Долго помнило об этом командование Черноморского флота, требуя навести порядок на корабле.
Стоит и сейчас назвать кому-нибудь из старых червоноукраинцев фамилию Красного, он непременно воскликнет: «Как же не помнить? Это тот самый, который…»
Но со временем и Красный изменился. Стал исправным и подтянутым матросом. Даже остался на сверхсрочную.
* * *В первый год пребывания в должности командира «Червоной Украины» у меня состоялось памятное знакомство с Георгием Димитровым.
Окончив боевую подготовку в кампании 1934 года, наш крейсер встал на ремонт.
— К вам сейчас прибудет товарищ Димитров, — передал мне по телефону оперативный дежурный по штабу флота и просил тотчас же выслать катер на Графскую пристань. Меня немного смутило: крейсер, спустивший вымпел на зимний период, обычно не столь эффектен, не очень хотелось бы его показывать кому-либо, тем более Димитрову.

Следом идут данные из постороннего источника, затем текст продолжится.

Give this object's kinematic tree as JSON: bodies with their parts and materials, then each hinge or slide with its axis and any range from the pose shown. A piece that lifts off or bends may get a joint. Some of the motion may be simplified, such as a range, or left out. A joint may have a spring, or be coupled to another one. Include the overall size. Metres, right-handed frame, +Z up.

Когда катер подошел к трапу, нетрудно было узнать хорошо знакомое по газетным и журнальным фотографиям мужественное лицо Димитрова. Он поднялся на борт корабля. Была уже глубокая осень, конец ноября, и даже в Севастополе стало неприветливо: задувал северо-западный ветер, накрапывал мелкий дождь. Я тут же пригласил гостя в салон. Здесь было уютно и тепло. Уже суетился вестовой Шевченко, накрывая на стол.

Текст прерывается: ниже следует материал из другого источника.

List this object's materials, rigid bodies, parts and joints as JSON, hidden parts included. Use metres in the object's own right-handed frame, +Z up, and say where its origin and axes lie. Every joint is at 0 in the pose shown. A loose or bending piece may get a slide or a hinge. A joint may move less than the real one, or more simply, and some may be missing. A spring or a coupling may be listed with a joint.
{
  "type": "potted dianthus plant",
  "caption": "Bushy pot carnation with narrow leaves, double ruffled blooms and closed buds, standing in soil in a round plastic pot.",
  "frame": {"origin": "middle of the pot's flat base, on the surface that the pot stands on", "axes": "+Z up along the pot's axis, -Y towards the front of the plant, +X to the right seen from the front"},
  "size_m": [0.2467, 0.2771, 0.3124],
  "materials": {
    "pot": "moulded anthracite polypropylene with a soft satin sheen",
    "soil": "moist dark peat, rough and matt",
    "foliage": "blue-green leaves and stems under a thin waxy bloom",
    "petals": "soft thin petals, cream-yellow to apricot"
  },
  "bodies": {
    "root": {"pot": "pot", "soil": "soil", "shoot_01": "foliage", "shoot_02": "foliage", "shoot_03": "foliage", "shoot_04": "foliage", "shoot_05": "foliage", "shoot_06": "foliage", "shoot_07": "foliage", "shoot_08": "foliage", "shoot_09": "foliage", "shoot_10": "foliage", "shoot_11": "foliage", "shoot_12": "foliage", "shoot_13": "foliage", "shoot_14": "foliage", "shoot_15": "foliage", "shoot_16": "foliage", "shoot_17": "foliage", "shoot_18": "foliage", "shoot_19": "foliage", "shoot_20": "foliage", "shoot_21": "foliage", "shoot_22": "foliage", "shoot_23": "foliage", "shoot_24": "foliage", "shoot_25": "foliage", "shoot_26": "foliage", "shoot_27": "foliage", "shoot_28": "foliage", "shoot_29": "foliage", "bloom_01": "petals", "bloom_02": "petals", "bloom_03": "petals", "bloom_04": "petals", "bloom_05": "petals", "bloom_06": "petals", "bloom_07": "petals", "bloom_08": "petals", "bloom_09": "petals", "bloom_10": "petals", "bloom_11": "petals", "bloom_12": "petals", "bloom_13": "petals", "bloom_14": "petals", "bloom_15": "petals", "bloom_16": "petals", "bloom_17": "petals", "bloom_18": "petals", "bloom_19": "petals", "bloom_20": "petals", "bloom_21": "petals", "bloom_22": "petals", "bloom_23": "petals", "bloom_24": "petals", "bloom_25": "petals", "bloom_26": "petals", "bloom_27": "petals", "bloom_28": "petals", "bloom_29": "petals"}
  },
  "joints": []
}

Начальник хозяйственной службы Мещеряков получил приказание: «Обеспечить!..»
— Мне предложили побывать на одном из кораблей, поэтому я доставил вам беспокойство,— пояснил наш гость.
Димитров, кажется после отдыха, возвращался из Ялты в Москву. Я посетовал, что ремонтирующийся крейсер вряд ли будет интересен для него.
Молва о прибытии на корабль известного человека разнеслась быстро, и все искали случая, чтобы невзначай встретиться с гостем и посмотреть на него. Димитров был в те дни личностью, можно сказать, феноменальной и, естественно, вызывал необычайный интерес. Осмотрев крейсер и заглянув в некоторые кубрики, куда я не без умысла провел его, мы вернулись в салон, где уже был накрыт скромный стол. В нашем распоряжении оставалось еще около двух часов.